• DATA TO USE:
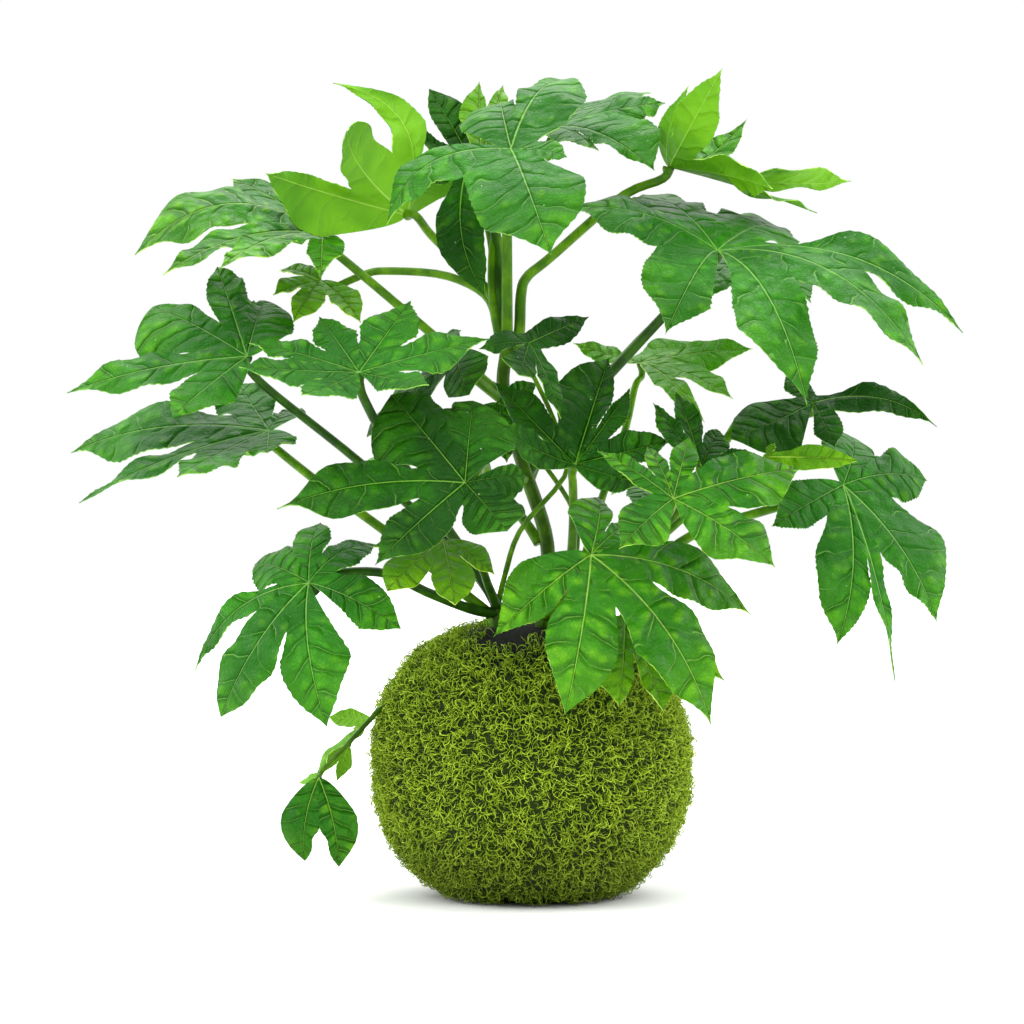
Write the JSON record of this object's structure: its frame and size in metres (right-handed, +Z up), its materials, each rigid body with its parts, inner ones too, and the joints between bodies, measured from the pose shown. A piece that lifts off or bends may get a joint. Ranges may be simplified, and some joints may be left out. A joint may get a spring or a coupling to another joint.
{
  "type": "potted foliage plant",
  "caption": "Fatsia japonica with lobed, hand-shaped evergreen leaves on long stalks, growing from a round moss ball that stands on its flat base.",
  "frame": {"origin": "middle of the moss ball's flat base", "axes": "+Z up, -Y towards the viewer of the picture, +X to the viewer's right"},
  "size_m": [0.4462, 0.2904, 0.4154],
  "materials": {
    "mature_leaf": "semi-gloss leathery green leaf",
    "dark_leaf": "glossy dark green leaf",
    "bright_leaf": "semi-gloss fresh green leaf",
    "young_leaf": "soft light green young leaf",
    "yellow_leaf": "yellow-green young leaf",
    "stalk": "smooth green stem",
    "moss": "matt curly green moss",
    "soil": "matt dark damp soil"
  },
  "bodies": {
    "root": {"moss_ball": "moss", "soil_crown": "soil", "shoot_main": "stalk", "shoot_left": "stalk", "shoot_right": "stalk", "shoot_front": "stalk", "shoot_back": "stalk", "shoot_trailing": "stalk", "leaf_upper_right": "mature_leaf", "leaf_top_right": "bright_leaf", "leaf_top_front": "mature_leaf", "leaf_top_side": "dark_leaf", "leaf_top_hanging": "dark_leaf", "leaf_top_behind": "mature_leaf", "leaf_top_young": "yellow_leaf", "leaf_upper_left": "bright_leaf", "leaf_far_upper_left": "bright_leaf", "leaf_small_left": "yellow_leaf", "leaf_left": "mature_leaf", "leaf_left_inner": "mature_leaf", "leaf_left_low": "mature_leaf", "leaf_centre_left": "dark_leaf", "leaf_front": "bright_leaf", "leaf_right_bright": "bright_leaf", "leaf_far_right": "mature_leaf", "leaf_right_flat": "dark_leaf", "leaf_right_slip": "yellow_leaf", "leaf_right_young": "young_leaf", "leaf_right_dark": "dark_leaf", "leaf_centre_dark": "dark_leaf", "leaf_centre_upper": "dark_leaf", "leaf_inner_left": "dark_leaf", "leaf_inner_young": "bright_leaf", "leaf_lower_left": "mature_leaf", "leaf_lower_bright": "yellow_leaf", "leaf_below_front": "yellow_leaf", "leaf_back_right": "mature_leaf", "leaf_back_left": "mature_leaf", "leaf_back_middle": "mature_leaf", "leaf_back_low": "bright_leaf", "leaflet_trailing_upper": "young_leaf", "leaflet_trailing_tip": "bright_leaf", "leaflet_trailing_strap": "bright_leaf", "leaflet_trailing_side": "yellow_leaf"}
  },
  "joints": []
}
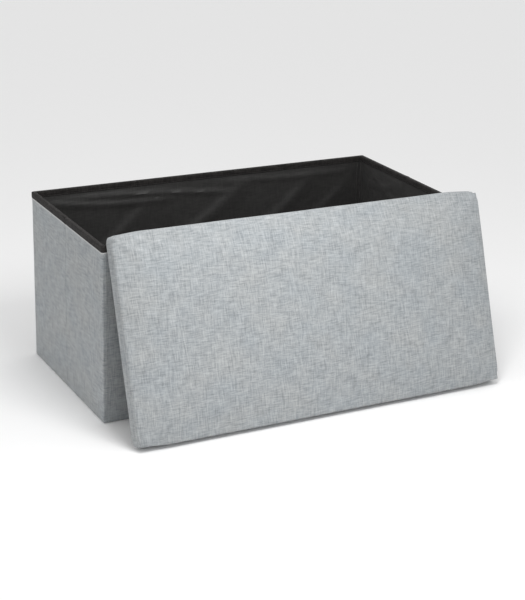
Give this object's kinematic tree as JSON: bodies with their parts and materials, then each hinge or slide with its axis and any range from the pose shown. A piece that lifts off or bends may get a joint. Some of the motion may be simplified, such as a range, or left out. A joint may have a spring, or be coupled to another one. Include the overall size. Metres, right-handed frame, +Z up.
{
  "type": "folding storage ottoman",
  "caption": "Fabric-covered storage ottoman that folds flat: creased end walls, a two-leaf base, a bound rim, and a loose padded lid leaning on its front.",
  "frame": {"origin": "on the floor, under the centre of the whole object's bounding box, the leaning lid included", "axes": "+X along the box's length, +Y from the leaning lid towards the box's back wall, +Z up"},
  "size_m": [0.7836, 0.5249, 0.3671],
  "materials": {
    "linen": "woven linen-look polyester, slubbed, pale blue-grey",
    "black_lining": "thin loose non-woven lining, black, slightly wrinkled",
    "binding_tape": "folded non-woven tape, brown-black, matt",
    "fibreboard": "raw fibreboard",
    "foam": "open-cell upholstery foam",
    "black_felt": "spunbond cloth, black, matt"
  },
  "bodies": {
    "front_wall": {"front_board": "fibreboard", "front_cover": "linen", "front_lining": "black_lining", "front_binding": "binding_tape", "left_base_gusset": "black_lining", "right_base_gusset": "black_lining"},
    "back_wall": {"back_board": "fibreboard", "back_cover": "linen", "back_lining": "black_lining", "back_binding": "binding_tape"},
    "left_front_leaf": {"left_front_board": "fibreboard", "left_front_cover": "linen", "left_front_lining": "black_lining", "left_front_binding": "binding_tape"},
    "left_rear_leaf": {"left_rear_board": "fibreboard", "left_rear_cover": "linen", "left_rear_lining": "black_lining", "left_rear_binding": "binding_tape"},
    "right_front_leaf": {"right_front_board": "fibreboard", "right_front_cover": "linen", "right_front_lining": "black_lining", "right_front_binding": "binding_tape"},
    "right_rear_leaf": {"right_rear_board": "fibreboard", "right_rear_cover": "linen", "right_rear_lining": "black_lining", "right_rear_binding": "binding_tape"},
    "base_front_leaf": {"base_front_undercloth": "black_felt", "base_front_board": "fibreboard", "base_front_lining": "black_lining"},
    "base_rear_leaf": {"base_rear_undercloth": "black_felt", "base_rear_board": "fibreboard", "base_rear_lining": "black_lining"},
    "lid": {"lid_board": "fibreboard", "lid_foam": "foam", "lid_cover": "linen", "lid_dust_cover": "black_felt"}
  },
  "joints": [
    {"name": "fold", "type": "hinge", "parent": "front_wall", "child": "left_front_leaf", "pos_m": [-0.38065, -0.10243, 0], "axis": [0, 0, -1], "range_deg": [0, 90], "deforming": ["left_base_gusset", "right_base_gusset"]},
    {"name": "left_crease", "type": "hinge", "parent": "left_front_leaf", "child": "left_rear_leaf", "pos_m": [-0.39275, 0.07447, 0], "axis": [0, 0, 1], "range_deg": [0, 180]},
    {"name": "left_rear_corner", "type": "hinge", "parent": "left_rear_leaf", "child": "back_wall", "pos_m": [-0.38065, 0.25137, 0], "axis": [0, 0, -1], "range_deg": [0, 90]},
    {"name": "right_front_corner", "type": "hinge", "parent": "front_wall", "child": "right_front_leaf", "pos_m": [0.35715, -0.10243, 0], "axis": [0, 0, 1], "range_deg": [0, 90]},
    {"name": "right_rear_corner", "type": "hinge", "parent": "back_wall", "child": "right_rear_leaf", "pos_m": [0.35715, 0.25137, 0], "axis": [0, 0, -1], "range_deg": [0, 90]},
    {"name": "base_front_hinge", "type": "hinge", "parent": "front_wall", "child": "base_front_leaf", "pos_m": [-0.01175, -0.10523, 0.0052], "axis": [1, 0, 0], "range_deg": [0, 90]},
    {"name": "base_rear_hinge", "type": "hinge", "parent": "back_wall", "child": "base_rear_leaf", "pos_m": [-0.01175, 0.25417, 0.0052], "axis": [-1, 0, 0], "range_deg": [0, 90]},
    {"name": "lid_lift", "type": "slide", "parent": "front_wall", "child": "lid", "axis": [0, 0, 1], "range_m": [0, 0.45]}
  ],
  "couplings": [
    {"joint": "left_crease", "follows": "fold", "ratio": 2},
    {"joint": "left_rear_corner", "follows": "fold", "ratio": 1},
    {"joint": "right_front_corner", "follows": "fold", "ratio": 1},
    {"joint": "right_rear_corner", "follows": "fold", "ratio": 1},
    {"joint": "base_front_hinge", "follows": "fold", "ratio": 1},
    {"joint": "base_rear_hinge", "follows": "fold", "ratio": 1}
  ]
}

• PROBLEM: Exactly reproduce all of the entries.

• RESPONSE BELOW:
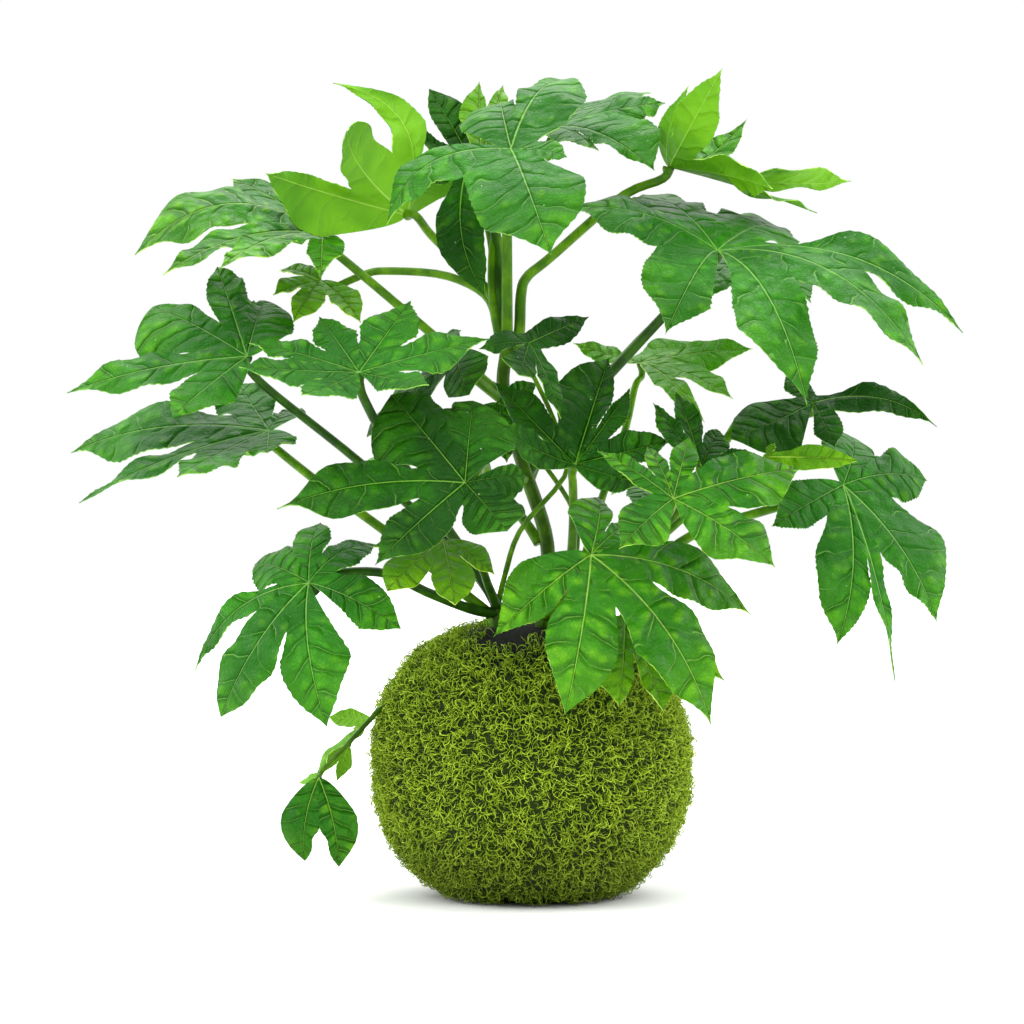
Write the JSON record of this object's structure: its frame and size in metres (right-handed, +Z up), its materials, each rigid body with its parts, inner ones too, and the joints between bodies, measured from the pose shown. A piece that lifts off or bends may get a joint. Ranges may be simplified, and some joints may be left out. A joint may get a spring or a coupling to another joint.
{
  "type": "potted foliage plant",
  "caption": "Fatsia japonica with lobed, hand-shaped evergreen leaves on long stalks, growing from a round moss ball that stands on its flat base.",
  "frame": {"origin": "middle of the moss ball's flat base", "axes": "+Z up, -Y towards the viewer of the picture, +X to the viewer's right"},
  "size_m": [0.4462, 0.2904, 0.4154],
  "materials": {
    "mature_leaf": "semi-gloss leathery green leaf",
    "dark_leaf": "glossy dark green leaf",
    "bright_leaf": "semi-gloss fresh green leaf",
    "young_leaf": "soft light green young leaf",
    "yellow_leaf": "yellow-green young leaf",
    "stalk": "smooth green stem",
    "moss": "matt curly green moss",
    "soil": "matt dark damp soil"
  },
  "bodies": {
    "root": {"moss_ball": "moss", "soil_crown": "soil", "shoot_main": "stalk", "shoot_left": "stalk", "shoot_right": "stalk", "shoot_front": "stalk", "shoot_back": "stalk", "shoot_trailing": "stalk", "leaf_upper_right": "mature_leaf", "leaf_top_right": "bright_leaf", "leaf_top_front": "mature_leaf", "leaf_top_side": "dark_leaf", "leaf_top_hanging": "dark_leaf", "leaf_top_behind": "mature_leaf", "leaf_top_young": "yellow_leaf", "leaf_upper_left": "bright_leaf", "leaf_far_upper_left": "bright_leaf", "leaf_small_left": "yellow_leaf", "leaf_left": "mature_leaf", "leaf_left_inner": "mature_leaf", "leaf_left_low": "mature_leaf", "leaf_centre_left": "dark_leaf", "leaf_front": "bright_leaf", "leaf_right_bright": "bright_leaf", "leaf_far_right": "mature_leaf", "leaf_right_flat": "dark_leaf", "leaf_right_slip": "yellow_leaf", "leaf_right_young": "young_leaf", "leaf_right_dark": "dark_leaf", "leaf_centre_dark": "dark_leaf", "leaf_centre_upper": "dark_leaf", "leaf_inner_left": "dark_leaf", "leaf_inner_young": "bright_leaf", "leaf_lower_left": "mature_leaf", "leaf_lower_bright": "yellow_leaf", "leaf_below_front": "yellow_leaf", "leaf_back_right": "mature_leaf", "leaf_back_left": "mature_leaf", "leaf_back_middle": "mature_leaf", "leaf_back_low": "bright_leaf", "leaflet_trailing_upper": "young_leaf", "leaflet_trailing_tip": "bright_leaf", "leaflet_trailing_strap": "bright_leaf", "leaflet_trailing_side": "yellow_leaf"}
  },
  "joints": []
}
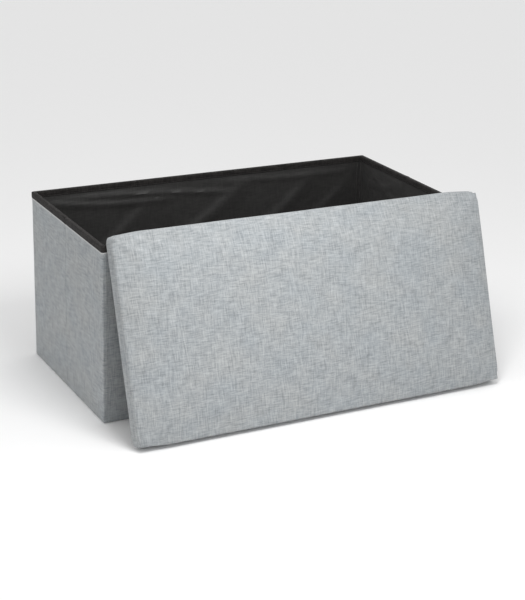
Give this object's kinematic tree as JSON: bodies with their parts and materials, then each hinge or slide with its axis and any range from the pose shown. A piece that lifts off or bends may get a joint. Some of the motion may be simplified, such as a range, or left out. A joint may have a spring, or be coupled to another one. Include the overall size. Metres, right-handed frame, +Z up.
{
  "type": "folding storage ottoman",
  "caption": "Fabric-covered storage ottoman that folds flat: creased end walls, a two-leaf base, a bound rim, and a loose padded lid leaning on its front.",
  "frame": {"origin": "on the floor, under the centre of the whole object's bounding box, the leaning lid included", "axes": "+X along the box's length, +Y from the leaning lid towards the box's back wall, +Z up"},
  "size_m": [0.7836, 0.5249, 0.3671],
  "materials": {
    "linen": "woven linen-look polyester, slubbed, pale blue-grey",
    "black_lining": "thin loose non-woven lining, black, slightly wrinkled",
    "binding_tape": "folded non-woven tape, brown-black, matt",
    "fibreboard": "raw fibreboard",
    "foam": "open-cell upholstery foam",
    "black_felt": "spunbond cloth, black, matt"
  },
  "bodies": {
    "front_wall": {"front_board": "fibreboard", "front_cover": "linen", "front_lining": "black_lining", "front_binding": "binding_tape", "left_base_gusset": "black_lining", "right_base_gusset": "black_lining"},
    "back_wall": {"back_board": "fibreboard", "back_cover": "linen", "back_lining": "black_lining", "back_binding": "binding_tape"},
    "left_front_leaf": {"left_front_board": "fibreboard", "left_front_cover": "linen", "left_front_lining": "black_lining", "left_front_binding": "binding_tape"},
    "left_rear_leaf": {"left_rear_board": "fibreboard", "left_rear_cover": "linen", "left_rear_lining": "black_lining", "left_rear_binding": "binding_tape"},
    "right_front_leaf": {"right_front_board": "fibreboard", "right_front_cover": "linen", "right_front_lining": "black_lining", "right_front_binding": "binding_tape"},
    "right_rear_leaf": {"right_rear_board": "fibreboard", "right_rear_cover": "linen", "right_rear_lining": "black_lining", "right_rear_binding": "binding_tape"},
    "base_front_leaf": {"base_front_undercloth": "black_felt", "base_front_board": "fibreboard", "base_front_lining": "black_lining"},
    "base_rear_leaf": {"base_rear_undercloth": "black_felt", "base_rear_board": "fibreboard", "base_rear_lining": "black_lining"},
    "lid": {"lid_board": "fibreboard", "lid_foam": "foam", "lid_cover": "linen", "lid_dust_cover": "black_felt"}
  },
  "joints": [
    {"name": "fold", "type": "hinge", "parent": "front_wall", "child": "left_front_leaf", "pos_m": [-0.38065, -0.10243, 0], "axis": [0, 0, -1], "range_deg": [0, 90], "deforming": ["left_base_gusset", "right_base_gusset"]},
    {"name": "left_crease", "type": "hinge", "parent": "left_front_leaf", "child": "left_rear_leaf", "pos_m": [-0.39275, 0.07447, 0], "axis": [0, 0, 1], "range_deg": [0, 180]},
    {"name": "left_rear_corner", "type": "hinge", "parent": "left_rear_leaf", "child": "back_wall", "pos_m": [-0.38065, 0.25137, 0], "axis": [0, 0, -1], "range_deg": [0, 90]},
    {"name": "right_front_corner", "type": "hinge", "parent": "front_wall", "child": "right_front_leaf", "pos_m": [0.35715, -0.10243, 0], "axis": [0, 0, 1], "range_deg": [0, 90]},
    {"name": "right_rear_corner", "type": "hinge", "parent": "back_wall", "child": "right_rear_leaf", "pos_m": [0.35715, 0.25137, 0], "axis": [0, 0, -1], "range_deg": [0, 90]},
    {"name": "base_front_hinge", "type": "hinge", "parent": "front_wall", "child": "base_front_leaf", "pos_m": [-0.01175, -0.10523, 0.0052], "axis": [1, 0, 0], "range_deg": [0, 90]},
    {"name": "base_rear_hinge", "type": "hinge", "parent": "back_wall", "child": "base_rear_leaf", "pos_m": [-0.01175, 0.25417, 0.0052], "axis": [-1, 0, 0], "range_deg": [0, 90]},
    {"name": "lid_lift", "type": "slide", "parent": "front_wall", "child": "lid", "axis": [0, 0, 1], "range_m": [0, 0.45]}
  ],
  "couplings": [
    {"joint": "left_crease", "follows": "fold", "ratio": 2},
    {"joint": "left_rear_corner", "follows": "fold", "ratio": 1},
    {"joint": "right_front_corner", "follows": "fold", "ratio": 1},
    {"joint": "right_rear_corner", "follows": "fold", "ratio": 1},
    {"joint": "base_front_hinge", "follows": "fold", "ratio": 1},
    {"joint": "base_rear_hinge", "follows": "fold", "ratio": 1}
  ]
}